Stored data
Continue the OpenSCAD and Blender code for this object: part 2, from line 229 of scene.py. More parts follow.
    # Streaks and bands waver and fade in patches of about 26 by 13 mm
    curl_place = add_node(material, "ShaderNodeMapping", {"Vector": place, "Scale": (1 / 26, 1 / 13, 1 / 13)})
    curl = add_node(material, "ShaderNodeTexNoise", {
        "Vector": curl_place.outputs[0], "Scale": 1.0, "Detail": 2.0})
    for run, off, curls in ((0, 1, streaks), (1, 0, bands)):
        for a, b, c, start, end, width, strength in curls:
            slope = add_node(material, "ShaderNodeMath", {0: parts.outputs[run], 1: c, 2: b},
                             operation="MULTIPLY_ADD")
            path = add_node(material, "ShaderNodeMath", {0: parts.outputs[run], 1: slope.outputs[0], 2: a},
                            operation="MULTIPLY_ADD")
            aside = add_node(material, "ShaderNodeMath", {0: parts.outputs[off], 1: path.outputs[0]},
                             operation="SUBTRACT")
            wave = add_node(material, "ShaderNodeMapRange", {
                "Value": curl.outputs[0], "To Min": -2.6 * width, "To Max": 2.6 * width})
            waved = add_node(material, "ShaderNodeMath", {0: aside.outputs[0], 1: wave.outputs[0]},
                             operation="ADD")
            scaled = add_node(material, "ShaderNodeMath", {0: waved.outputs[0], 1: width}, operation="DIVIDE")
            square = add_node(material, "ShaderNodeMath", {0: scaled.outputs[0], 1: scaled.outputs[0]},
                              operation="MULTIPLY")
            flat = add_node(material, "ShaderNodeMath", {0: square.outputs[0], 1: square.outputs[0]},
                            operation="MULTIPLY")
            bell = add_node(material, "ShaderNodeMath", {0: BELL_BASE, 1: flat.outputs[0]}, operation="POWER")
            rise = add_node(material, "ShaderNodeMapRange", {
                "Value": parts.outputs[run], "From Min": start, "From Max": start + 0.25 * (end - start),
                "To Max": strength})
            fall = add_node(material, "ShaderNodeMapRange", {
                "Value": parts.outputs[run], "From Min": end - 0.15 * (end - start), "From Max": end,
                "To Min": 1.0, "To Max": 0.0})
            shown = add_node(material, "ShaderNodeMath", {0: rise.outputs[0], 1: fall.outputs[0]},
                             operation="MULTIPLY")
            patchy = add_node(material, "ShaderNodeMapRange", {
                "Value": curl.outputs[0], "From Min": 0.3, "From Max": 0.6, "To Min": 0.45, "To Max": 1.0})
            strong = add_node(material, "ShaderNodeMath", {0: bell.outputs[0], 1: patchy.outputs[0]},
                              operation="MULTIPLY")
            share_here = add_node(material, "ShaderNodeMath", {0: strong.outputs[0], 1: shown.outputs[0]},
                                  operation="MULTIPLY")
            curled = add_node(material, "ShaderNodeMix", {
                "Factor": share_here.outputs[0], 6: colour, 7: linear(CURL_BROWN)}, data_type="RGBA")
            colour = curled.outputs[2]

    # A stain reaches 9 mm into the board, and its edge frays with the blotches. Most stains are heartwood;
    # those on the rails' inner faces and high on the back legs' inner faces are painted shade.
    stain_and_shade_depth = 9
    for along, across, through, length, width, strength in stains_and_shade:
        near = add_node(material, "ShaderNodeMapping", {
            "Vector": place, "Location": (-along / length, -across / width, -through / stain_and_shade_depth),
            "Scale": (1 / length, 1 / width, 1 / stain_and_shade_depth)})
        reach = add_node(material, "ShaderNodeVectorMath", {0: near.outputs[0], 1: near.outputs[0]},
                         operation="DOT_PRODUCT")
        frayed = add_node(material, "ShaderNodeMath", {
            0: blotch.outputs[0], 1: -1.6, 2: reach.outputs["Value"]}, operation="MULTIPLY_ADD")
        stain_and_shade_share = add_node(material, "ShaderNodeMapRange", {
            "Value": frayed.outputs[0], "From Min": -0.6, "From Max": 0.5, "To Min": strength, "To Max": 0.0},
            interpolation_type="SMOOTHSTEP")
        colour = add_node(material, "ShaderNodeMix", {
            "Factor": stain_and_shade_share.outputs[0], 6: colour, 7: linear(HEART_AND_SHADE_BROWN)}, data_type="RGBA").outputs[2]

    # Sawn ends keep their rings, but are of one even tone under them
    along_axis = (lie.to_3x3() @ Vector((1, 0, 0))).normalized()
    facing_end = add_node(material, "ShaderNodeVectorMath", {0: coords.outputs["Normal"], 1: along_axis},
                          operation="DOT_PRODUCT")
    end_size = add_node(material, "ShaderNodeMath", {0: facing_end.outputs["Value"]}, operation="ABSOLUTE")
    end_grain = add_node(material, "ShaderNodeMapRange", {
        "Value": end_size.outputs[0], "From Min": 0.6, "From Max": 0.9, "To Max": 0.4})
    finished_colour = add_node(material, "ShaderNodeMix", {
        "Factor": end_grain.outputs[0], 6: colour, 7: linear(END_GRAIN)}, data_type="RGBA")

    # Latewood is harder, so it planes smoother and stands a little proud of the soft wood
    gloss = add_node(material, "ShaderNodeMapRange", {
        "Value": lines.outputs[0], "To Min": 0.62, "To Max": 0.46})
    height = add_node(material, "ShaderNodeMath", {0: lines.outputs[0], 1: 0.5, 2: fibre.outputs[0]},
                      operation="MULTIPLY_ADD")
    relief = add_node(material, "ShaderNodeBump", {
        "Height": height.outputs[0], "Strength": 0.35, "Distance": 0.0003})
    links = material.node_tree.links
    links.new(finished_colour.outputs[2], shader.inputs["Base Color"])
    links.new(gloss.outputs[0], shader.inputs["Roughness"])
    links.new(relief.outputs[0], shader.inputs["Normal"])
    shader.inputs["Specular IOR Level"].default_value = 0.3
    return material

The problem
Reproduce all the data word for word.

Written response
Continue the OpenSCAD and Blender code for this object: part 2, from line 229 of scene.py. More parts follow.
    # Streaks and bands waver and fade in patches of about 26 by 13 mm
    curl_place = add_node(material, "ShaderNodeMapping", {"Vector": place, "Scale": (1 / 26, 1 / 13, 1 / 13)})
    curl = add_node(material, "ShaderNodeTexNoise", {
        "Vector": curl_place.outputs[0], "Scale": 1.0, "Detail": 2.0})
    for run, off, curls in ((0, 1, streaks), (1, 0, bands)):
        for a, b, c, start, end, width, strength in curls:
            slope = add_node(material, "ShaderNodeMath", {0: parts.outputs[run], 1: c, 2: b},
                             operation="MULTIPLY_ADD")
            path = add_node(material, "ShaderNodeMath", {0: parts.outputs[run], 1: slope.outputs[0], 2: a},
                            operation="MULTIPLY_ADD")
            aside = add_node(material, "ShaderNodeMath", {0: parts.outputs[off], 1: path.outputs[0]},
                             operation="SUBTRACT")
            wave = add_node(material, "ShaderNodeMapRange", {
                "Value": curl.outputs[0], "To Min": -2.6 * width, "To Max": 2.6 * width})
            waved = add_node(material, "ShaderNodeMath", {0: aside.outputs[0], 1: wave.outputs[0]},
                             operation="ADD")
            scaled = add_node(material, "ShaderNodeMath", {0: waved.outputs[0], 1: width}, operation="DIVIDE")
            square = add_node(material, "ShaderNodeMath", {0: scaled.outputs[0], 1: scaled.outputs[0]},
                              operation="MULTIPLY")
            flat = add_node(material, "ShaderNodeMath", {0: square.outputs[0], 1: square.outputs[0]},
                            operation="MULTIPLY")
            bell = add_node(material, "ShaderNodeMath", {0: BELL_BASE, 1: flat.outputs[0]}, operation="POWER")
            rise = add_node(material, "ShaderNodeMapRange", {
                "Value": parts.outputs[run], "From Min": start, "From Max": start + 0.25 * (end - start),
                "To Max": strength})
            fall = add_node(material, "ShaderNodeMapRange", {
                "Value": parts.outputs[run], "From Min": end - 0.15 * (end - start), "From Max": end,
                "To Min": 1.0, "To Max": 0.0})
            shown = add_node(material, "ShaderNodeMath", {0: rise.outputs[0], 1: fall.outputs[0]},
                             operation="MULTIPLY")
            patchy = add_node(material, "ShaderNodeMapRange", {
                "Value": curl.outputs[0], "From Min": 0.3, "From Max": 0.6, "To Min": 0.45, "To Max": 1.0})
            strong = add_node(material, "ShaderNodeMath", {0: bell.outputs[0], 1: patchy.outputs[0]},
                              operation="MULTIPLY")
            share_here = add_node(material, "ShaderNodeMath", {0: strong.outputs[0], 1: shown.outputs[0]},
                                  operation="MULTIPLY")
            curled = add_node(material, "ShaderNodeMix", {
                "Factor": share_here.outputs[0], 6: colour, 7: linear(CURL_BROWN)}, data_type="RGBA")
            colour = curled.outputs[2]

    # A stain reaches 9 mm into the board, and its edge frays with the blotches. Most stains are heartwood;
    # those on the rails' inner faces and high on the back legs' inner faces are painted shade.
    stain_and_shade_depth = 9
    for along, across, through, length, width, strength in stains_and_shade:
        near = add_node(material, "ShaderNodeMapping", {
            "Vector": place, "Location": (-along / length, -across / width, -through / stain_and_shade_depth),
            "Scale": (1 / length, 1 / width, 1 / stain_and_shade_depth)})
        reach = add_node(material, "ShaderNodeVectorMath", {0: near.outputs[0], 1: near.outputs[0]},
                         operation="DOT_PRODUCT")
        frayed = add_node(material, "ShaderNodeMath", {
            0: blotch.outputs[0], 1: -1.6, 2: reach.outputs["Value"]}, operation="MULTIPLY_ADD")
        stain_and_shade_share = add_node(material, "ShaderNodeMapRange", {
            "Value": frayed.outputs[0], "From Min": -0.6, "From Max": 0.5, "To Min": strength, "To Max": 0.0},
            interpolation_type="SMOOTHSTEP")
        colour = add_node(material, "ShaderNodeMix", {
            "Factor": stain_and_shade_share.outputs[0], 6: colour, 7: linear(HEART_AND_SHADE_BROWN)}, data_type="RGBA").outputs[2]

    # Sawn ends keep their rings, but are of one even tone under them
    along_axis = (lie.to_3x3() @ Vector((1, 0, 0))).normalized()
    facing_end = add_node(material, "ShaderNodeVectorMath", {0: coords.outputs["Normal"], 1: along_axis},
                          operation="DOT_PRODUCT")
    end_size = add_node(material, "ShaderNodeMath", {0: facing_end.outputs["Value"]}, operation="ABSOLUTE")
    end_grain = add_node(material, "ShaderNodeMapRange", {
        "Value": end_size.outputs[0], "From Min": 0.6, "From Max": 0.9, "To Max": 0.4})
    finished_colour = add_node(material, "ShaderNodeMix", {
        "Factor": end_grain.outputs[0], 6: colour, 7: linear(END_GRAIN)}, data_type="RGBA")

    # Latewood is harder, so it planes smoother and stands a little proud of the soft wood
    gloss = add_node(material, "ShaderNodeMapRange", {
        "Value": lines.outputs[0], "To Min": 0.62, "To Max": 0.46})
    height = add_node(material, "ShaderNodeMath", {0: lines.outputs[0], 1: 0.5, 2: fibre.outputs[0]},
                      operation="MULTIPLY_ADD")
    relief = add_node(material, "ShaderNodeBump", {
        "Height": height.outputs[0], "Strength": 0.35, "Distance": 0.0003})
    links = material.node_tree.links
    links.new(finished_colour.outputs[2], shader.inputs["Base Color"])
    links.new(gloss.outputs[0], shader.inputs["Roughness"])
    links.new(relief.outputs[0], shader.inputs["Normal"])
    shader.inputs["Specular IOR Level"].default_value = 0.3
    return material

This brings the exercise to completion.